In Massachusetts, where legal recreational marijuana sales began in 2018, towns like Vernon have seen an economic boom, she said. Not only are they getting the tax dollars from marijuana sales, but there’s also been a ripple effect. “As a result of having more tourists, even if it’s just people buying retail marijuana, they’re seeing more people walking around town, more people using the restaurants, and that’s created more demand for other businesses to grow,” she said.

“Although New Jersey, being New Jersey, is more restrictive than other states,” she added wearily, starting with a very limited number of licenses available statewide.

The way things are going, Lubliner would be surprised if rural Sussex County ended up with more than two cannabis-related businesses altogether. With most of the county’s towns opting out or vacillating, she thinks cannabis entrepreneurs vying will try their luck in more populated areas. “The people who are getting the licenses and going through that process right now, are looking for towns that are ready for them,” she said.

It’s a once-in-a-lifetime opportunity, Lubliner believes, the likes of which we haven’t seen since the end of the other Prohibition in the 1930s. “I think we should be on the right side of history and not restricting these types of businesses,” she said. “I feel like we should let the market decide. If a business owner thinks that they can make money and be successful by opening one of these stores in Vernon, we shouldn’t tell them that they’re not allowed to do that.”

Better safe than sorry

That half of New Jersey towns have opted out is no surprise to Dr. David Nathan, the founder of Doctors for Cannabis Regulation. “Not because they don’t want dispensaries, but rather because of the way the law was written,” he said. “If towns are at all unsure, the smart move is to preserve their options by opting out.” If towns do nothing, they are locked into that decision for five years, while if they opt out now, they can opt back in at any time.

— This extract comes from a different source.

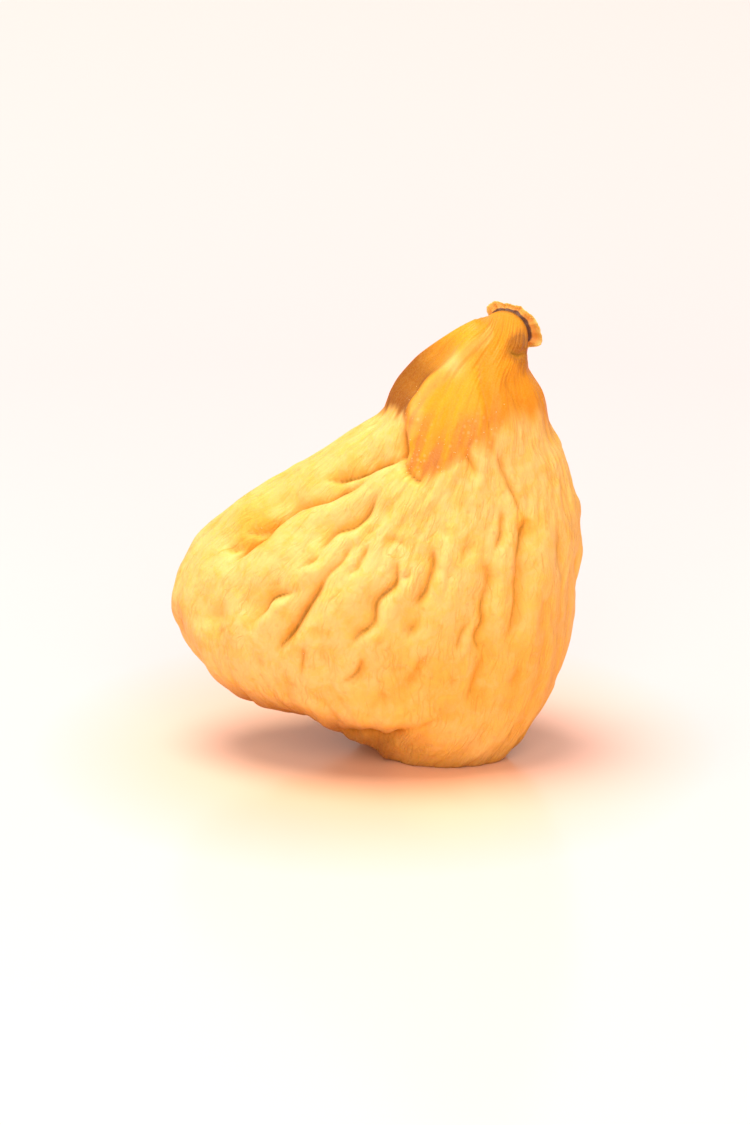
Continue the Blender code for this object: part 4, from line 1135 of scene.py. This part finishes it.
def paper_finish(streaks, leather):
    """The thin dry rim of the stalk: pale paper, paler still along its torn lip, with a painted shadow
    where it rises from the stalk.
    """
    material, tree, shader = new_material("stalk_paper")
    place = put(tree, "ShaderNodeTexCoord").outputs["Object"]
    hide = use_group(tree, leather, Place=place, Cells=3800.0, Grit=9000.0)
    vein = use_group(tree, streaks, Grain=place, Scale=2400.0, Stretch=0.5)["Mask"]
    colour = blend(tree, times(tree, vein, 0.25), PAPER, ORANGE)
    colour = blend(tree, spread(tree, mask(tree, "edge"), 0.7, 1.0), colour, PAPER_EDGE)
    # a painted shadow where the rim rises from the stalk
    colour = blend(tree, spread(tree, mask(tree, "edge"), 0.52, 0.44), colour, DARK_PITH_AND_SHADOW)
    tree.links.new(colour, shader.inputs["Base Color"])
    tree.links.new(plus(tree, 0.55, times(tree, vein, 0.2)), shader.inputs["Roughness"])
    shader.inputs["Subsurface Weight"].default_value = 0.5
    shader.inputs["Subsurface Radius"].default_value = (1.0, 0.6, 0.3)
    shader.inputs["Subsurface Scale"].default_value = 0.0006
    bump(tree, shader, hide["Height"], 0.6, 0.00008)
    return material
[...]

All the opting out is temporary. The industry is on its way, said Nathan. “Cannabis dispensaries will open and the profit motive will insure that this does go forward,” he said. “The main thing is, we want to get it right from the outset. This is an industry we’re building from the ground up.”

“It’s highly likely the town banning it now will end up opting in over the next couple of years,” agrees Evan Nison, 31, the youngest member of the board of directors of NORML, a pro-legalization advocacy nonprofit. Twin motivating factors are at play. First, there are the tax revenue and job creation at stake – including ancillary industries like marketing agencies, law firms, accountants. Second, there’s politics. “It was also passed by a two-to-one margin by voters,” he said. “I think a lot of the local politics is going to start playing out and the towns that banned will start getting pushback. I mean, two to one is a pretty significant margin. That’s a mandate from the voters, and to deny that is pretty politically unintelligent. That may come back to bite them.”

The hesitant start follows a similar arc to what happened in Colorado, California, and Massachusetts, said Nison.

“Not surprisingly, when this issue is introduced, a lot of people will ban it to quote unquote ‘be safe’ in the local government,” he said.

It doesn’t usually take long, he said, for towns to decide to reverse course.

“Then they quickly realize they’re not stopping cannabis flow from their municipal borders,” said Nison. “It’s still legal, and they’re not getting any benefits.”

“Inducing towns like Byram to permit pot shops in exchange for extra tax revenues on sales is a Faustian bargain. It puts the town and its taxpayers into a position where they have an incentive to increase marijuana usage to generate more money.” Councilman Raymond Bonker, Byram, N.J.